PROBLEM: Transcribe only part of the material below: the lines from the one containing "to_ceiling = Pos(0, -ring_y, -ceiling_z)" through the one containing "from mathutils import", inclusive, exactly as written.

━━━━━━

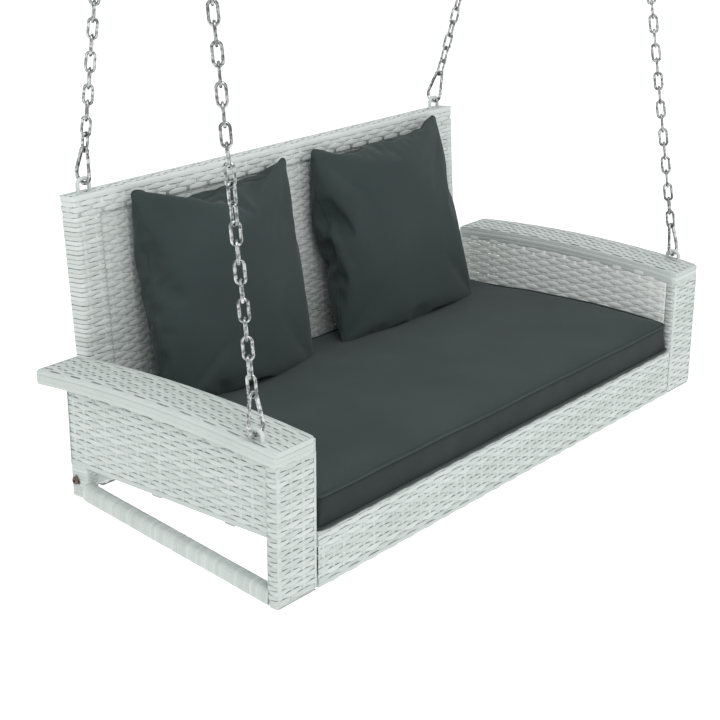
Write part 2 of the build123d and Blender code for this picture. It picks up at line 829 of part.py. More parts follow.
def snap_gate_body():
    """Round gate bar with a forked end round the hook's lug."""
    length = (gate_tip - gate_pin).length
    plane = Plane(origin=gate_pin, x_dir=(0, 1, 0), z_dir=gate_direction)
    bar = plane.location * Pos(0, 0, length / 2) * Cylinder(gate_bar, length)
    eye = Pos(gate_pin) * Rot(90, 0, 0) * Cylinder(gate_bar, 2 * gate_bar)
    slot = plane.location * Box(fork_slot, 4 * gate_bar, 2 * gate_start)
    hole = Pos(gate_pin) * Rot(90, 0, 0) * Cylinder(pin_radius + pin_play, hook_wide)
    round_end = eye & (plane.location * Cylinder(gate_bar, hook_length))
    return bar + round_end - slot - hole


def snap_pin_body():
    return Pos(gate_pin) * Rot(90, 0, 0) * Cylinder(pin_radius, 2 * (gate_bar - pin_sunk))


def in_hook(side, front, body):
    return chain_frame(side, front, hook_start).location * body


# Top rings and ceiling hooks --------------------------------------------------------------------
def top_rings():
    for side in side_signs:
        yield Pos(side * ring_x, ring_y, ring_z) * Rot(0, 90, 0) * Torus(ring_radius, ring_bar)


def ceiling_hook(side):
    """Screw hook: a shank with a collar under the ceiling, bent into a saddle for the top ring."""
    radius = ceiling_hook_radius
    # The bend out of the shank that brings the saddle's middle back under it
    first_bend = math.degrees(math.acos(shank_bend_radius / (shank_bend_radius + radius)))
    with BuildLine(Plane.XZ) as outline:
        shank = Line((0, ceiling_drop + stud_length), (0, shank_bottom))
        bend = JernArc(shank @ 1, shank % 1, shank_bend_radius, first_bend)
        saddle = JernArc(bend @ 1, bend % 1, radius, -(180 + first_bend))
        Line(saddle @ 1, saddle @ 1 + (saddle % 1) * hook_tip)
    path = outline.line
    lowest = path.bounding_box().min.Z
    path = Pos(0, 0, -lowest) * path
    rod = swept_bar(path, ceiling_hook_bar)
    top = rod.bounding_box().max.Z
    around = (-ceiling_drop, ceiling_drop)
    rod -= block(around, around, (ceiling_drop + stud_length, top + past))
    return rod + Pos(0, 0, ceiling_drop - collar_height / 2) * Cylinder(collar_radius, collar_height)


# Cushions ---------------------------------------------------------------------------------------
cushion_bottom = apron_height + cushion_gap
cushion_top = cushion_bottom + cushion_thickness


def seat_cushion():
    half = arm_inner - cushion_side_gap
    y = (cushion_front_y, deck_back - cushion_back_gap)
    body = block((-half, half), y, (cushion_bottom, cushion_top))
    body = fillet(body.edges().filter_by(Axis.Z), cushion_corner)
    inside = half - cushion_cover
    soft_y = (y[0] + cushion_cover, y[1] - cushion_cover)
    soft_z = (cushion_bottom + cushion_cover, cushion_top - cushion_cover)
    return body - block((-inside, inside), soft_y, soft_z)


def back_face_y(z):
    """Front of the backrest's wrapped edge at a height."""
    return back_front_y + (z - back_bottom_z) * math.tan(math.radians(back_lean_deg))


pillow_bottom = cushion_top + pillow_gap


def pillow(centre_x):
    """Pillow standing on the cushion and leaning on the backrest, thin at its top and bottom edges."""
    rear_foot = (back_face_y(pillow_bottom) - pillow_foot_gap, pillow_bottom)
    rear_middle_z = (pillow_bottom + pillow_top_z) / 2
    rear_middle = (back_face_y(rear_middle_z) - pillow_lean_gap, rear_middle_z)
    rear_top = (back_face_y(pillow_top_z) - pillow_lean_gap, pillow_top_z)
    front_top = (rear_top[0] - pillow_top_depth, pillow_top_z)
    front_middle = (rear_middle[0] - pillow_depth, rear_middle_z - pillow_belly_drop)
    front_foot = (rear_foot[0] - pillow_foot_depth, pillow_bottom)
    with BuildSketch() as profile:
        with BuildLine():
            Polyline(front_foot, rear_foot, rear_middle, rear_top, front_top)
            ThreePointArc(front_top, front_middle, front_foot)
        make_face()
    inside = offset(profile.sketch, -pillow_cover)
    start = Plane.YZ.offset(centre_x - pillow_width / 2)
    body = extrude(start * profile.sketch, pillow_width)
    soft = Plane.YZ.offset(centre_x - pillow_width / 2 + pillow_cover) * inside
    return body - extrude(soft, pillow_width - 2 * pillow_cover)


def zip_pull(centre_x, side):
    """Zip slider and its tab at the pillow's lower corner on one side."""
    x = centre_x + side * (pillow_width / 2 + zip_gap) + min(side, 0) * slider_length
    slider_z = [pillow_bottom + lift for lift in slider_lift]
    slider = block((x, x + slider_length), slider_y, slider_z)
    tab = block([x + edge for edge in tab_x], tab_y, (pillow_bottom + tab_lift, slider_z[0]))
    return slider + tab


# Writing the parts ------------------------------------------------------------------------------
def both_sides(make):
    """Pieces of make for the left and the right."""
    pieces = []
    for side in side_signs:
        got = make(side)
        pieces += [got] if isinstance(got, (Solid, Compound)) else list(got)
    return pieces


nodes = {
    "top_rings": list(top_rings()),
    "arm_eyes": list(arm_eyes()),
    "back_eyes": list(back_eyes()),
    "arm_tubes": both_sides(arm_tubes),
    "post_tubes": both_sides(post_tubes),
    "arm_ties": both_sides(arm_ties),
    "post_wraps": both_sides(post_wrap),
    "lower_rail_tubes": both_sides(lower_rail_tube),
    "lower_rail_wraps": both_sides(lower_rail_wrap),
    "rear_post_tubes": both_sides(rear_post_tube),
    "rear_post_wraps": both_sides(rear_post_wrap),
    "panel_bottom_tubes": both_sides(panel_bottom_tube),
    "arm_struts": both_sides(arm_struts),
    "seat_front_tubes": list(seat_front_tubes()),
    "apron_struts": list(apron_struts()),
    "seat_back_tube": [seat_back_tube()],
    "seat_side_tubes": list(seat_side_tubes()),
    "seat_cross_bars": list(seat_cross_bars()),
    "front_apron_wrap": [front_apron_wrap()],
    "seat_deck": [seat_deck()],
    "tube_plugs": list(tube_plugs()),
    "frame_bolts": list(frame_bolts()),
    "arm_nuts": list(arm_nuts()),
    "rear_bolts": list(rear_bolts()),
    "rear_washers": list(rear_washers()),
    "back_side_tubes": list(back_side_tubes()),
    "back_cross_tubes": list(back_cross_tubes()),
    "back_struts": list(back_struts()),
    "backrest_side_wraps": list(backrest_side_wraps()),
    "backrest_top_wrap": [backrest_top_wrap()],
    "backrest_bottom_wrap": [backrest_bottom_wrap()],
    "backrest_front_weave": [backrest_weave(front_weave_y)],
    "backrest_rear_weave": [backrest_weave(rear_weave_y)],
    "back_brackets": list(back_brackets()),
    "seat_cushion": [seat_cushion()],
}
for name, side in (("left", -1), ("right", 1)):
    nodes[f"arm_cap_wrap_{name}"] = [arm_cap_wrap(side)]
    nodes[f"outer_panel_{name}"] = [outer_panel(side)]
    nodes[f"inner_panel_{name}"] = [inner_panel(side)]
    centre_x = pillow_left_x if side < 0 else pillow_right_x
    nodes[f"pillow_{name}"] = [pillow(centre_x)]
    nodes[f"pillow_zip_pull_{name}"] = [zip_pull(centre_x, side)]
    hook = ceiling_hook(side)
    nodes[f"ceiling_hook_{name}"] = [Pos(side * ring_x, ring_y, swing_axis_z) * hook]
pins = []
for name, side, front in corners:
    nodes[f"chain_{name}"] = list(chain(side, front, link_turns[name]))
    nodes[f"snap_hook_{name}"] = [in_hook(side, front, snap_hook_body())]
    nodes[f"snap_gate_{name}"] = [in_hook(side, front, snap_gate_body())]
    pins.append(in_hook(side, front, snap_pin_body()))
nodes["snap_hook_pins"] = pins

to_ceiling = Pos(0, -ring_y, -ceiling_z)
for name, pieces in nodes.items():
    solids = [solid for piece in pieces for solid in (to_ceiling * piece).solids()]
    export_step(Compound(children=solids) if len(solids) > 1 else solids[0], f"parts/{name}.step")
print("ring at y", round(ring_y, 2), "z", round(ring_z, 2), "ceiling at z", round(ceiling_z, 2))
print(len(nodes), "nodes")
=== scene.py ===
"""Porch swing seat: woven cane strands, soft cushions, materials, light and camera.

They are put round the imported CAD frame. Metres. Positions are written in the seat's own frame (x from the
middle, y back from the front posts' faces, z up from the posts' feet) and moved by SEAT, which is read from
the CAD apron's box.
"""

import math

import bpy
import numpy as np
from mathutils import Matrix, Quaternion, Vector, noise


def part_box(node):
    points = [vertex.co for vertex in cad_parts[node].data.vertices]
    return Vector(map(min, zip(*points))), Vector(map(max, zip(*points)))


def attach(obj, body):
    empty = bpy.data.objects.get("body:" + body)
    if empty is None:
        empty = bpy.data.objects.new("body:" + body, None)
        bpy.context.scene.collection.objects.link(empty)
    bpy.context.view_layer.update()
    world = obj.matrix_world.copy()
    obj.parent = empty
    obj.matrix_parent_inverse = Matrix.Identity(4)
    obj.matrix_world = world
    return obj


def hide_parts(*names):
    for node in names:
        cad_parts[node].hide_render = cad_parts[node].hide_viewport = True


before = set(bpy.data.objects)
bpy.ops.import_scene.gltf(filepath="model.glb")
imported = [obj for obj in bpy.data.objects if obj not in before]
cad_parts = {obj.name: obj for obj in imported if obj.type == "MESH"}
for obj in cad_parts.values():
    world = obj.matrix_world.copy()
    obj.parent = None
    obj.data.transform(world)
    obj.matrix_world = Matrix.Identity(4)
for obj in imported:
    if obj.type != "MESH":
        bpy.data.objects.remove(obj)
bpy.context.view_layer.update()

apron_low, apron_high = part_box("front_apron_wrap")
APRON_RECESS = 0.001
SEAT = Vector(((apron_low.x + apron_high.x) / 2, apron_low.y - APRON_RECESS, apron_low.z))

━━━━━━

RESPONSE TO THIS TASK:
to_ceiling = Pos(0, -ring_y, -ceiling_z)
for name, pieces in nodes.items():
    solids = [solid for piece in pieces for solid in (to_ceiling * piece).solids()]
    export_step(Compound(children=solids) if len(solids) > 1 else solids[0], f"parts/{name}.step")
print("ring at y", round(ring_y, 2), "z", round(ring_z, 2), "ceiling at z", round(ceiling_z, 2))
print(len(nodes), "nodes")
=== scene.py ===
"""Porch swing seat: woven cane strands, soft cushions, materials, light and camera.

They are put round the imported CAD frame. Metres. Positions are written in the seat's own frame (x from the
middle, y back from the front posts' faces, z up from the posts' feet) and moved by SEAT, which is read from
the CAD apron's box.
"""

import math

import bpy
import numpy as np
from mathutils import Matrix, Quaternion, Vector, noise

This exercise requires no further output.